### What the exercise asks
Reproduce every line in the listing that contains the word "shown".

### Exercise inputs
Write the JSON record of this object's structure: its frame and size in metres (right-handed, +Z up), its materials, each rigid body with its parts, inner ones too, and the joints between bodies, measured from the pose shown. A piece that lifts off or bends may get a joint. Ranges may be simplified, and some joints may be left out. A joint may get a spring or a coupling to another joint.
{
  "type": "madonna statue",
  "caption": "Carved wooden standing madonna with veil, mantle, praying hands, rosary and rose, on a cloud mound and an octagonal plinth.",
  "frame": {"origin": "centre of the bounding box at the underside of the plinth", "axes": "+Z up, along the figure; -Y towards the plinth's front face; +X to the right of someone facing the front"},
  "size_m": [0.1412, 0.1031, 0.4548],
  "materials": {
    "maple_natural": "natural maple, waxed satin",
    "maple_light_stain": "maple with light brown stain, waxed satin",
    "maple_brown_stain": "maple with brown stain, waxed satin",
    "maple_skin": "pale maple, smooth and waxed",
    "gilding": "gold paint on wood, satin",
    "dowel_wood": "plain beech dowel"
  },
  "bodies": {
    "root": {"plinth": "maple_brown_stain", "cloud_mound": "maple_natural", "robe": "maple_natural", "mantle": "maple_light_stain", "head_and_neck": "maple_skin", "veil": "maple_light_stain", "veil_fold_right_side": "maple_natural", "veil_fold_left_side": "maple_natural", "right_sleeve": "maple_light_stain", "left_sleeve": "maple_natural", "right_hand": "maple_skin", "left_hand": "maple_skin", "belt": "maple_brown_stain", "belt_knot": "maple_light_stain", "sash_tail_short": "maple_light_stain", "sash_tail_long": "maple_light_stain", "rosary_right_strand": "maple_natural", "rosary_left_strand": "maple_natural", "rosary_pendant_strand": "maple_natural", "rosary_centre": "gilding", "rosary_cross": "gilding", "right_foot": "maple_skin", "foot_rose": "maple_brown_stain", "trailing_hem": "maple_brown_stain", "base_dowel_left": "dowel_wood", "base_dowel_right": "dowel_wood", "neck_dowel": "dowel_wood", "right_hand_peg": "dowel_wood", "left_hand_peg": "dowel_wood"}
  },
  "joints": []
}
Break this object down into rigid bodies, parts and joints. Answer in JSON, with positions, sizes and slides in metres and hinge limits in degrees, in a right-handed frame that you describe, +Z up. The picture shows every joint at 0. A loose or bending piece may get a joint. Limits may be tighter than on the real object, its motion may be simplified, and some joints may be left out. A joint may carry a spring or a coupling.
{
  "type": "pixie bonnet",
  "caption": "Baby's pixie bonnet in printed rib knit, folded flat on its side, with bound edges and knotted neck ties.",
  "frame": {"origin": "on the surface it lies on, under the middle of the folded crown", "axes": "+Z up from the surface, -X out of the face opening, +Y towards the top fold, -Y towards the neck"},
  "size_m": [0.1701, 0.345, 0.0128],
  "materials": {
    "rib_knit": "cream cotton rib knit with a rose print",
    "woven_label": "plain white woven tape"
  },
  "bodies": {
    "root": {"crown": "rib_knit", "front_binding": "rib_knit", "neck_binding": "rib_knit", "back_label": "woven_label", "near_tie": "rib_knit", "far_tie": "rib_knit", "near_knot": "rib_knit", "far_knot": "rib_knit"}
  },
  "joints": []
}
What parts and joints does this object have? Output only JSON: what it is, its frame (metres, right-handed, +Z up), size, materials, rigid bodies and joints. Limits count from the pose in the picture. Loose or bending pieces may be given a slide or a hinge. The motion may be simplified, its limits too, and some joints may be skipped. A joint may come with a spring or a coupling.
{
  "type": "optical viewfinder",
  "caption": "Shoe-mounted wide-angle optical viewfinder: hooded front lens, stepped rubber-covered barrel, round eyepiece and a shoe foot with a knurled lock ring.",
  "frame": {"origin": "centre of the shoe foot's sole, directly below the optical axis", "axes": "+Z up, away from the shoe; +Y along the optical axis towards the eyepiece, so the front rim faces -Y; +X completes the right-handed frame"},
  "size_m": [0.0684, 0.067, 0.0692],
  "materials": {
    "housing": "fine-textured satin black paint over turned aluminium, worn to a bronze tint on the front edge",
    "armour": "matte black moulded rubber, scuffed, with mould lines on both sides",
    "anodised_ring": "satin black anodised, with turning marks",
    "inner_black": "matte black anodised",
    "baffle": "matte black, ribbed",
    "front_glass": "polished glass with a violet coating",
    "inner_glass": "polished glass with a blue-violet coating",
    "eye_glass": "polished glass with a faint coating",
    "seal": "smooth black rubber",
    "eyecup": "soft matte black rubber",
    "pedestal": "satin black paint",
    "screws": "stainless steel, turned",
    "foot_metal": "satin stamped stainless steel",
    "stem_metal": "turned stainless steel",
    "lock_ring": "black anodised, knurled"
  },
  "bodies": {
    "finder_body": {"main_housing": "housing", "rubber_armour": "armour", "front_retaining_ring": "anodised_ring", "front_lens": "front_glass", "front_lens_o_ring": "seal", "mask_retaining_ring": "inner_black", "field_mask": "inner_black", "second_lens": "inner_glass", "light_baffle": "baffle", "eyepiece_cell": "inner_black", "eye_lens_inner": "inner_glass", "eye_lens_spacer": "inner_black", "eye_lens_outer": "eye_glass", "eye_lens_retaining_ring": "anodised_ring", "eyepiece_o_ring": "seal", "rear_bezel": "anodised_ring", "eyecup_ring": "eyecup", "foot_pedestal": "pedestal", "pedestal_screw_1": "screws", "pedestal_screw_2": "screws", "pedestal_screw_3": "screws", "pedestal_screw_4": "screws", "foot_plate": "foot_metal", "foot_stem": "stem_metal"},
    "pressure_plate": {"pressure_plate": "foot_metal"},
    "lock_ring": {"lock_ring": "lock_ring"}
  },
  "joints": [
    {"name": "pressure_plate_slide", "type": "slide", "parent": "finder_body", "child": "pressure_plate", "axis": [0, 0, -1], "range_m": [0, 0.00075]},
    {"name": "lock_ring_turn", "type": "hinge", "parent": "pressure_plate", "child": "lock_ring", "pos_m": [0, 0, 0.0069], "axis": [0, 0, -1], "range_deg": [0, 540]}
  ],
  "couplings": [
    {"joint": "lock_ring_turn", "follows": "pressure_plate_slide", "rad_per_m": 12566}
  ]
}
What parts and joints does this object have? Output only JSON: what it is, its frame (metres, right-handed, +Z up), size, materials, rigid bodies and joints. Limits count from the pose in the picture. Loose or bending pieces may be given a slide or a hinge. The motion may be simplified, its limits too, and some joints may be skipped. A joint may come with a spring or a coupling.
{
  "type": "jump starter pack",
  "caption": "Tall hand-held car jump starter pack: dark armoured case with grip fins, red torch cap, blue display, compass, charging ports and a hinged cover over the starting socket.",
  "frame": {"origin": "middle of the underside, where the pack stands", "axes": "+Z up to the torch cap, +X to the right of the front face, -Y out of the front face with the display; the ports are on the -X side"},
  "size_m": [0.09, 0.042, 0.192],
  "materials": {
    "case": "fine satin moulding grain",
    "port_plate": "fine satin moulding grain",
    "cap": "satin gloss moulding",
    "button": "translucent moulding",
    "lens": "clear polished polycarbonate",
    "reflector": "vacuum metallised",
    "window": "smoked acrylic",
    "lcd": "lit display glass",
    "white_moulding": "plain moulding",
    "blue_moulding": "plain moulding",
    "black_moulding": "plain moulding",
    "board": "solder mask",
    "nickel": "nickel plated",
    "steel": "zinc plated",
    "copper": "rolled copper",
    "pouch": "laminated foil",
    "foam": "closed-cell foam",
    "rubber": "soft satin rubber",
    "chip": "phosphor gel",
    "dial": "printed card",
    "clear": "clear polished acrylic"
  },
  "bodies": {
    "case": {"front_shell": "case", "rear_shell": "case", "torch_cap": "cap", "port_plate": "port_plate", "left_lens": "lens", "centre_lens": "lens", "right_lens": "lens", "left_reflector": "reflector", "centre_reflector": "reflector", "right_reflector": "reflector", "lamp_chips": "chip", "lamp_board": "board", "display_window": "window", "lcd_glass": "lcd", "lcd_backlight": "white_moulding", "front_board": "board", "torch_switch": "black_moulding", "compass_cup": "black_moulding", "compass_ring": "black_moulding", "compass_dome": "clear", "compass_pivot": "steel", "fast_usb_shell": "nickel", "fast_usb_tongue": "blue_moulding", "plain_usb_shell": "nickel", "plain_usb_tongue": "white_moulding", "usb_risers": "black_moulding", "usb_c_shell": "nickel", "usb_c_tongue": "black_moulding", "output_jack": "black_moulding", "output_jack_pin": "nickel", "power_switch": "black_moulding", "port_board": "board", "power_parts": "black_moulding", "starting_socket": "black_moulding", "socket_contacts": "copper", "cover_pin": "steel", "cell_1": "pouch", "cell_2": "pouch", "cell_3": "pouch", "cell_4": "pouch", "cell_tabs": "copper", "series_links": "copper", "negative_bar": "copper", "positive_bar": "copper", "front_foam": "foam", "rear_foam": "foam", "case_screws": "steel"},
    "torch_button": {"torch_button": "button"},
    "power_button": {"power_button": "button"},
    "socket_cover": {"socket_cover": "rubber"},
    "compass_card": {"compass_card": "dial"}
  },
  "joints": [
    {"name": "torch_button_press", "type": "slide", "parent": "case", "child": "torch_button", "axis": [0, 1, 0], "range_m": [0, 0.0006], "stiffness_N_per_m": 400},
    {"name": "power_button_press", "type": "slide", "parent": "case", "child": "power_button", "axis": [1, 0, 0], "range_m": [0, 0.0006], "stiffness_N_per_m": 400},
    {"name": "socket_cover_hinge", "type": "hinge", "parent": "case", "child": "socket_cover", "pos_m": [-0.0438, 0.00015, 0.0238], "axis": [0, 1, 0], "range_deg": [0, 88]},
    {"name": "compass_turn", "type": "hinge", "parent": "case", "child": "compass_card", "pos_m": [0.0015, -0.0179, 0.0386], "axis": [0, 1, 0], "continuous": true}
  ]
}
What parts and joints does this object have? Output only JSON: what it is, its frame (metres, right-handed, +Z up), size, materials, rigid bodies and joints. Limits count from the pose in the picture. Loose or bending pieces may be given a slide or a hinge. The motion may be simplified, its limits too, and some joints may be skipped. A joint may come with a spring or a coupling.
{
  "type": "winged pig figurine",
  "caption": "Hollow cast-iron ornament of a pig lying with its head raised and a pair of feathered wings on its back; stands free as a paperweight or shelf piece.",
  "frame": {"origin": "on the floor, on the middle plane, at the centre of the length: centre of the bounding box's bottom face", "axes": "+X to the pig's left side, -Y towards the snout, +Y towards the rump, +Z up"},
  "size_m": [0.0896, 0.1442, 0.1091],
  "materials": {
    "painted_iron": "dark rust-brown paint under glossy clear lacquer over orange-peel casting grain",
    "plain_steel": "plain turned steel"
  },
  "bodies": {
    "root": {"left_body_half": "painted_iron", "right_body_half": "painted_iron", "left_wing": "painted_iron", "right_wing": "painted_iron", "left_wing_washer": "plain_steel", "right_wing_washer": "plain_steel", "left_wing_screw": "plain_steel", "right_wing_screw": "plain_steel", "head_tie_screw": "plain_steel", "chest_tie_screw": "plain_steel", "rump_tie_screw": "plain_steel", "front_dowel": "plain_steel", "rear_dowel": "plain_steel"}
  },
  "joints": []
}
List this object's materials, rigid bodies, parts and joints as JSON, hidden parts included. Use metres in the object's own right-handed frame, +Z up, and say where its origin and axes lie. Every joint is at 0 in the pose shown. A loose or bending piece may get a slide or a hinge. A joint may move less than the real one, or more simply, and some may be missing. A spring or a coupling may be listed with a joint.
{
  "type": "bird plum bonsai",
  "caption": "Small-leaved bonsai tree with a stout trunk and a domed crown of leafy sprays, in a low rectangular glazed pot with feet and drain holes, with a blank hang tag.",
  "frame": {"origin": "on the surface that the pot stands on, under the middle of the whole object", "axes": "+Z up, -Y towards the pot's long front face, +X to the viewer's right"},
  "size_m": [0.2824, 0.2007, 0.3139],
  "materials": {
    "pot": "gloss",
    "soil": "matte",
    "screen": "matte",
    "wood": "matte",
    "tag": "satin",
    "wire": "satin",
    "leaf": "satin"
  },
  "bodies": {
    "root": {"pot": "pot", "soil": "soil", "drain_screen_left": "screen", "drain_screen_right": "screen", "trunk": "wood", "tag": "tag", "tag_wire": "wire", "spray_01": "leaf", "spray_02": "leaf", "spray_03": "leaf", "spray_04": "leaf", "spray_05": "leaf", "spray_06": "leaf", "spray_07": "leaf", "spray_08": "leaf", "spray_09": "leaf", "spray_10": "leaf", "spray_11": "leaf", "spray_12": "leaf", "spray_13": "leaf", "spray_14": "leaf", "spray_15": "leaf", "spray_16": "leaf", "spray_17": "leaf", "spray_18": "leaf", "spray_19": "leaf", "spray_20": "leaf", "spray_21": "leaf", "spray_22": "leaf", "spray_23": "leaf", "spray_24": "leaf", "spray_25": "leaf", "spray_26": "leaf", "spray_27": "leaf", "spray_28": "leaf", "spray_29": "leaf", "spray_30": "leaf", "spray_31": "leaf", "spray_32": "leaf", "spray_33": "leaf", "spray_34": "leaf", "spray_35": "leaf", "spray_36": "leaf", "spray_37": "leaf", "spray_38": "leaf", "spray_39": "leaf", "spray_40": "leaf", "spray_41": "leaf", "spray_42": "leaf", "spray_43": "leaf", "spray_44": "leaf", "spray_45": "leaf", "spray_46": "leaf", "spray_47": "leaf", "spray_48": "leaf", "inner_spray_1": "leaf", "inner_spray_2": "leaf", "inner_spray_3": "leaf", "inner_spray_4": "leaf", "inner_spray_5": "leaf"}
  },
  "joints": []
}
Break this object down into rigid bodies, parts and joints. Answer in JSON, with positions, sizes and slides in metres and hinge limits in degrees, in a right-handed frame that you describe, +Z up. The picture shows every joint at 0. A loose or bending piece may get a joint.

### Exercise answer
Write the JSON record of this object's structure: its frame and size in metres (right-handed, +Z up), its materials, each rigid body with its parts, inner ones too, and the joints between bodies, measured from the pose shown. A piece that lifts off or bends may get a joint. Ranges may be simplified, and some joints may be left out. A joint may get a spring or a coupling to another joint.
List this object's materials, rigid bodies, parts and joints as JSON, hidden parts included. Use metres in the object's own right-handed frame, +Z up, and say where its origin and axes lie. Every joint is at 0 in the pose shown. A loose or bending piece may get a slide or a hinge. A joint may move less than the real one, or more simply, and some may be missing. A spring or a coupling may be listed with a joint.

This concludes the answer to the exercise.